[begin SOURCE DATA]
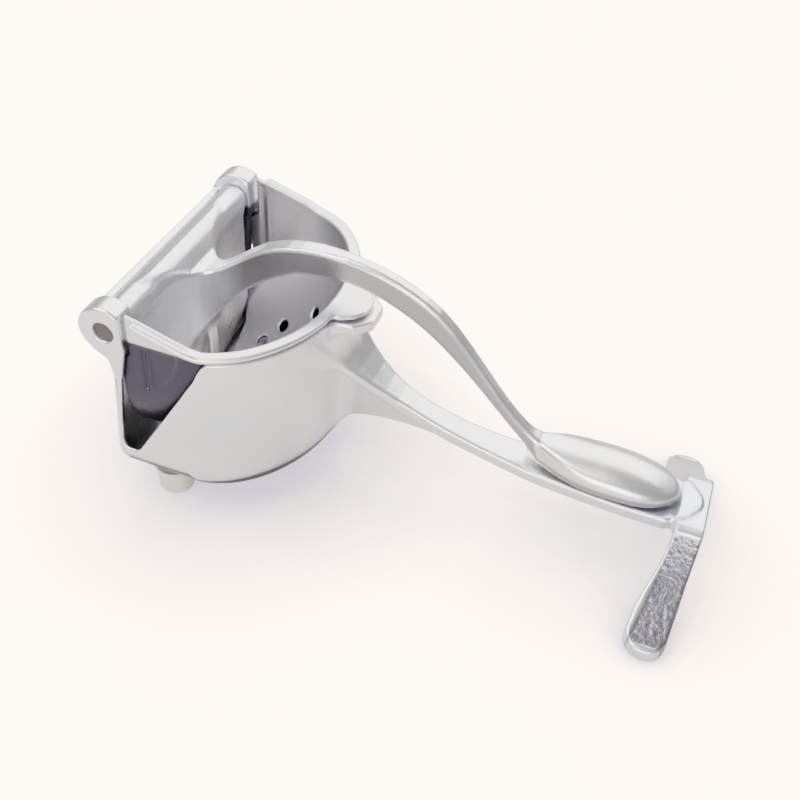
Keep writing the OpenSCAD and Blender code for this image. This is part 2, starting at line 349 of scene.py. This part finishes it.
def basket_field(f):
    x, y, z = f.x, f.y, f.z
    rho = np.hypot(x, z)
    bowl = bean(rho, y, BOWL_HALF, BOWL_REACH)
    shell = both(bowl - SHELL, z + 0.8, 0.4)
    plan = bean(x, y, BOWL_HALF, BOWL_REACH)
    wobble = 0.25 * ripple(x, y, z, 37, 0.7)
    ring = both(plan - RIM_W + 0.25 + wobble, z - rim_top(x), 0.8)
    ring = both(ring, -(z + RIM_T) + 0.9 * rim_top(x), 0.8)
    ring = both(ring, 11 - x, 0.8)
    tab = both(half_outline(x, y, TAB) + 0.3 * wobble, np.abs(z + 1.2) - 0.8, 0.6)
    cheek = both(y - BOWL_HALF - SHELL + 0.05, z - SLOPE * (SLOPE_X - x), 0.6)
    cheek = both(cheek, np.maximum(x - SLOPE_X + 5, -3.3 - z), 0.5)
    cheek = np.maximum(cheek, -x)
    solid = union(union(shell, ring, 0.8), union(cheek, tab, 0.5), 1.0)
    hollow = np.where(z < 0, bowl, np.minimum(bowl, plan))
    solid = cut(solid, hollow, 0.7)
    panel = np.maximum(np.maximum(15.7 - x, rho - 27), np.maximum(SHELL - 0.5 - bowl, z + 4))
    slot = np.maximum(np.maximum(np.abs(x - 13.4) - 0.7, np.abs(z + 14) - 9), SHELL - 0.8 - bowl)
    solid = cut(solid, np.minimum(panel, slot), 0.4)
    groove = np.maximum(np.maximum(np.abs(x - 10.2) - 1.2, np.abs(z + 9) - 14), bowl - 0.4)
    solid = cut(solid, groove, 0.4)
    for lift, at in HOLES:
        c, s = math.cos(math.radians(lift)), math.sin(math.radians(lift))
        hole = np.hypot(x * s + z * c, y - at) - HOLE_R
        solid = cut(solid, np.maximum(hole, 30 - x * c + z * s), 0.5)
    return both(solid, -outline(x, z, FRONT_CUT), 0.5)


def basket_tone(x, y, z):
    """A mid tone of painted shade inside the bowl, and a deep painted shade on its outside under the
    rim, where it stands down in the cup.
    """
    bowl = bean(np.hypot(x, z), np.abs(y), BOWL_HALF, BOWL_REACH)
    # inner paints a mid shade inside the bowl; rough here paints deep shade on the outside wall below
    # the rim, not a rough finish.
    inner = fade(-z + rim_top(x), 0.3, 1.6) * fade(-bowl, -0.9, -0.3)
    return {"inner": inner, "rough": fade(bowl, 0.5, 0.8) * fade(-z, 2.0, 3.0)}


# ---- press lever ----
ARM_TOP = (
    [(2, 5.2), (5, 3)]
    + bezier((9, -1), (16, -3), (20, 2), (30, 9.5), 6)
    + bezier((36, 13.5), (54, 23), (84, 21), (104, 5.5), 12)
    + bezier((110, 0), (124, -15), (134, -32), (146, -38.5), 8)
)
ARM_LOW = (
    bezier((4, -44), (8, -30), (24, -6), (44, 4.5), 8)
    + bezier((50, 7.5), (66, 12), (88, 6), (104, -7), 10)
    + bezier((110, -12), (126, -26), (136, -40), (150, -50), 8)
)
ARM_HALF = (
    [(0, 0)]
    + bezier((0, 28), (6, 21), (7, 5.5), (18, 3.9), 12)
    + [(34, 3.8), (90, 3.2), (132, 3.1), (150, 3.5), (170, 3.5), (170, 0)]
)

PAD_HALF = (
    [(143, 0)]
    + bezier((143, 3), (150, 4), (157, 11.9), (174, 12), 10)
    + bezier((180, 12), (193, 12), (200.6, 6.5), (200.6, 0), 10)
)


def lever_field(f):
    x, y, z = f.x, f.y, f.z
    rho = np.hypot(x, z)
    barrel = both(rho - BARREL_R, y - BARREL_HALF, 0.5)
    curve = np.sqrt(np.maximum(0, 1 - (y / BOWL_HALF) ** 2))
    reach = BEND + (BOWL_REACH - BEND) * curve - PLATE_GAP
    plate = both(y - PLATE_HALF, (-z - reach) * 0.8, 2.5)
    plate = both(both(plate, np.abs(x - PLATE_X + PLATE_T / 2) - PLATE_T / 2, 0.7), z, 0.5)
    side = outline(x, z, ARM_TOP + ARM_LOW[::-1])
    plan = half_outline(x, y, ARM_HALF)
    step = 0.9 * fade(y, 2.0, 2.7) * fade(x, 55, 75) * fade(-x, -150, -140)
    arm = both(side + step, plan, 1.1)
    drop = half_outline(x, y, PAD_HALF)
    fall = 6.5 * np.clip((x - 172) / 29, 0, 1.2) ** 2.2
    dome = z - PAD_TOP + fall + 4.5 * np.clip(y / 12, 0, 1.2) ** 2.6
    pad = both(both(drop, dome * 0.85, 1.8), PAD_BOTTOM - z, 1.8)
    rib = both(y - RIB_HALF, -z - 60, 1)
    rib = both(rib, np.abs(x - RIB_X - 0.3 * fade(-z, 20, 45)) - 3.2, 1.1)
    solid = union(barrel, plate, 2.5)
    solid = union(solid, both(rib, z + 14, 3), 1.8)
    solid = union(solid, arm, 3.5)
    solid = union(solid, pad, 2.2)
    solid = np.maximum(solid, np.where(x < 30, (rho - reach) * 0.8, -9))
    return cut(solid, rho - BARREL_BORE_R, 0.2)


def lever_tone(x, y, z):
    """Painted shade: a darker tone on the arm's flanks and round the pad's lower edge."""
    # The arm's side faces and the underside of the pad are darkened as painted shade.
    flank_shade = fade(-outline(x, z, ARM_TOP + ARM_LOW[::-1]), 0.7, 1.5)
    flank_shade = flank_shade * fade(np.abs(y), 2.1, 2.9) * fade(x, 14, 30)
    pad_edge_shade = fade(-z, 45.2, 46.4) * fade(x, 142, 150)
    return {"inner": np.clip(flank_shade + pad_edge_shade, 0, 1), "rough": np.zeros_like(x)}


# ---- finishes ----
# The two tints that a casting's colour drifts between.
WARM, COOL = (1.0, 0.96, 0.87), (0.76, 0.80, 0.93)


def material(name, light, painted_shade_colour, pebble_and_painted_shade_colour, rough, metallic=0.9, pebbled=False):
    """A cast metal: cloudy colour, uneven polish and a fine skin.

    It turns to its painted shade colour where the tone inner is 1, and to its third colour where rough
    is 1: the pebble colour on the leg's panel, a painted shade on the basket's outside."""
    mat = bpy.data.materials.new(name)
    mat.use_nodes = True
    nodes, links = mat.node_tree.nodes, mat.node_tree.links
    shader = nodes["Principled BSDF"]
    where = nodes.new("ShaderNodeTexCoord")

    def noise(scale, detail):
        cloud = nodes.new("ShaderNodeTexNoise")
        cloud.inputs["Scale"].default_value = scale
        cloud.inputs["Detail"].default_value = detail
        links.new(where.outputs["Object"], cloud.inputs["Vector"])
        return cloud.outputs["Fac"]

    def spread(value, low, high):
        scale = nodes.new("ShaderNodeMapRange")
        scale.inputs["From Min"].default_value = 0.3
        scale.inputs["From Max"].default_value = 0.7
        scale.inputs["To Min"].default_value = low
        scale.inputs["To Max"].default_value = high
        links.new(value, scale.inputs["Value"])
        return scale.outputs["Result"]

    def mix(factor, one, two):
        blend = nodes.new("ShaderNodeMix")
        blend.data_type = "RGBA"
        links.new(factor, blend.inputs["Factor"])
        for colour, socket in ((one, blend.inputs[6]), (two, blend.inputs[7])):
            if isinstance(colour, tuple):
                socket.default_value = (*colour, 1)
            else:
                links.new(colour, socket)
        return blend.outputs[2]

    def layer(name_of):
        data = nodes.new("ShaderNodeAttribute")
        data.attribute_name = name_of
        return data.outputs["Fac"]

    warm, cool = (tuple(a * b for a, b in zip(light, tint)) for tint in (WARM, COOL))
    cloudy = mix(spread(noise(17, 3), 0, 1), warm, cool)
    # Painted shade: the tone inner blends in the second colour.
    with_painted_shade = mix(layer("inner"), cloudy, painted_shade_colour)
    flecks = mix(spread(noise(900, 5), 0, 1), pebble_and_painted_shade_colour, tuple(1.7 * c for c in pebble_and_painted_shade_colour))
    # Where rough is 1: the pebble colour on the leg's panel, and on the basket a painted shade.
    links.new(mix(layer("rough"), with_painted_shade, flecks if pebbled else pebble_and_painted_shade_colour), shader.inputs["Base Color"])
    shader.inputs["Metallic"].default_value = metallic
    links.new(spread(noise(60, 4), rough - 0.03, rough + 0.05), shader.inputs["Roughness"])
    bump = nodes.new("ShaderNodeBump")
    if pebbled:
        depth = nodes.new("ShaderNodeMapRange")
        depth.inputs["To Min"].default_value = 0.12
        depth.inputs["To Max"].default_value = 0.55
        links.new(layer("rough"), depth.inputs["Value"])
        links.new(depth.outputs["Result"], bump.inputs["Strength"])
    else:
        bump.inputs["Strength"].default_value = 0.12
    bump.inputs["Distance"].default_value = 0.0005
    links.new(noise(700, 3), bump.inputs["Height"])
    links.new(bump.outputs["Normal"], shader.inputs["Normal"])
    return mat


def place(node, obj, mat, body):
    """Put the finish on the object, in the place of its CAD node and on that node's body."""
    obj.data.materials.append(mat)
    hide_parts(node)
    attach(obj, body)


def build():
    # Each finish's second colour is a painted shade; the basket's third colour is a painted shade for
    # its outside under the rim.
    cast = material(
        "cast satin",
        light=(0.94, 0.94, 0.94),
        painted_shade_colour=(0.065, 0.062, 0.08),
        pebble_and_painted_shade_colour=(0.20, 0.19, 0.222),
        rough=0.29,
        pebbled=True,
    )
    bright = material(
        "cast bright",
        light=(0.93, 0.93, 0.92),
        painted_shade_colour=(0.34, 0.33, 0.34),
        pebble_and_painted_shade_colour=(0.5, 0.5, 0.5),
        rough=0.30,
    )
    basket = material(
        "basket satin",
        light=(0.86, 0.85, 0.85),
        painted_shade_colour=(0.52, 0.50, 0.53),
        pebble_and_painted_shade_colour=(0.055, 0.05, 0.075),
        rough=0.34,
    )
    pin = material(
        "pin steel",
        light=(0.09, 0.08, 0.075),
        painted_shade_colour=(0.08, 0.08, 0.08),
        pebble_and_painted_shade_colour=(0.08, 0.08, 0.08),
        rough=0.5,
        metallic=0.5,
    )
    for node, field, tone, mat, body, slot_name in (
        ("base_casting", base_field, base_tone, cast, "base", "cast_satin"),
        ("strainer_basket", basket_field, basket_tone, basket, "strainer", "strainer_satin"),
        ("press_lever", lever_field, lever_tone, bright, "lever", "cast_bright"),
    ):
        block = Field(node)
        obj = block.mesh(node + "_surface", field(block), tone)
        place(node, obj, mat, body)
    steel = frame["nodes"]["pivot_pin"]
    steel.data.materials.clear()
    steel.data.materials.append(pin)


# ---- stage, light and camera ----
# What the camera sees where there is no object; it lights nothing at this strength.
PALE = (1.0, 0.71, 0.50, 1)
SEEN_GLOW = 13.0


def floor():
    """A plain pale floor with a soft painted shadow near the object."""
    mesh = bpy.data.meshes.new("floor")
    mesh.from_pydata([(-9, -9, 0), (9, -9, 0), (9, 9, 0), (-9, 9, 0)], [], [(0, 1, 2, 3)])
    obj = bpy.data.objects.new("floor", mesh)
    bpy.context.collection.objects.link(obj)
    mat = bpy.data.materials.new("pale floor")
    mat.use_nodes = True
    nodes, links = mat.node_tree.nodes, mat.node_tree.links
    shader = nodes["Principled BSDF"]
    shader.inputs["Base Color"].default_value = (0.62, 0.60, 0.57, 1)
    shader.inputs["Roughness"].default_value = 0.9
    shader.inputs["Specular IOR Level"].default_value = 0.1
    # Painted shadow: ambient occlusion turns the floor's glow towards a lavender shadow colour close
    # to the object.
    painted_shadow_ao = nodes.new("ShaderNodeAmbientOcclusion")
    painted_shadow_ao.samples = 8
    painted_shadow_ao.inputs["Distance"].default_value = 0.07
    tint = nodes.new("ShaderNodeMix")
    tint.data_type = "RGBA"
    tint.inputs[6].default_value = (0.06, 0.055, 0.085, 1)
    tint.inputs[7].default_value = PALE
    deepen_shadow = nodes.new("ShaderNodeMath")
    deepen_shadow.operation = "POWER"
    deepen_shadow.inputs[1].default_value = 5.0
    links.new(painted_shadow_ao.outputs["AO"], deepen_shadow.inputs[0])
    links.new(deepen_shadow.outputs["Value"], tint.inputs["Factor"])
    links.new(tint.outputs[2], shader.inputs["Emission Color"])
    seen = nodes.new("ShaderNodeLightPath")
    glow = nodes.new("ShaderNodeMapRange")
    glow.inputs["To Min"].default_value = 0.25
    glow.inputs["To Max"].default_value = SEEN_GLOW
    links.new(seen.outputs["Is Camera Ray"], glow.inputs["Value"])
    links.new(glow.outputs["Result"], shader.inputs["Emission Strength"])
    mesh.materials.append(mat)


def lamp(name, where, size, power, colour):
    """An area lamp that faces the middle of the object."""
    data = bpy.data.lights.new(name, "AREA")
    data.shape = "RECTANGLE"
    data.size, data.size_y = size
    data.energy = power
    data.color = colour
    obj = bpy.data.objects.new(name, data)
    obj.location = where
    aim = Vector((0, 0, 0.05)) - Vector(where)
    obj.rotation_euler = aim.to_track_quat("-Z", "Y").to_euler()
    bpy.context.collection.objects.link(obj)


def studio():
    floor()
    world = bpy.data.worlds.new("studio")
    world.use_nodes = True
    nodes, links = world.node_tree.nodes, world.node_tree.links
    back = nodes["Background"]
    back.inputs["Color"].default_value = (1.0, 0.985, 0.97, 1)
    back.inputs["Strength"].default_value = 0.29
    seen_back = nodes.new("ShaderNodeBackground")
    seen_back.inputs["Color"].default_value = PALE
    seen_back.inputs["Strength"].default_value = SEEN_GLOW
    seen = nodes.new("ShaderNodeLightPath")
    choose = nodes.new("ShaderNodeMixShader")
    links.new(seen.outputs["Is Camera Ray"], choose.inputs["Fac"])
    links.new(back.outputs["Background"], choose.inputs[1])
    links.new(seen_back.outputs["Background"], choose.inputs[2])
    links.new(choose.outputs["Shader"], nodes["World Output"].inputs["Surface"])
    bpy.context.scene.world = world
    lamp("key", (-0.5, -0.3, 1.0), (0.8, 0.8), 21, (1.0, 0.98, 0.95))
    lamp("fill", (0.1, -0.9, 0.4), (0.7, 0.4), 12, (0.95, 0.96, 1.0))
    lamp("back", (-0.05, 0.85, 0.85), (1.5, 0.8), 22, (1.0, 0.99, 0.97))


# The camera: where it stands in millimetres from the pivot, and its turn from +Y, tilt down and roll.
EYE = Vector((179.61, -275.98, 223.67))
TURN, TILT, ROLL = -17.79, 42.44, 4.19
LENS = 45.96


def camera():
    turn, tilt, roll = (math.radians(angle) for angle in (TURN, TILT, ROLL))
    flat = math.cos(tilt)
    ahead = Vector((math.sin(turn) * flat, math.cos(turn) * flat, -math.sin(tilt)))
    level = Vector((math.cos(turn), -math.sin(turn), 0))
    upright = level.cross(ahead)
    right = math.cos(roll) * level + math.sin(roll) * upright
    up = math.cos(roll) * upright - math.sin(roll) * level
    data = bpy.data.cameras.new("camera")
    data.lens, data.sensor_width = LENS, 36
    obj = bpy.data.objects.new("camera", data)
    turned = Matrix((right, up, -ahead)).transposed().to_4x4()
    obj.matrix_world = Matrix.Translation(PIVOT + MM * EYE) @ turned
    bpy.context.collection.objects.link(obj)
    bpy.context.scene.camera = obj


build()
studio()
camera()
[end SOURCE DATA]
EXERCISE OBJECTIVE: Figure out how many lines above include the string "body", then report that number and nothing else.

OUTPUT OF THE EXERCISE: 5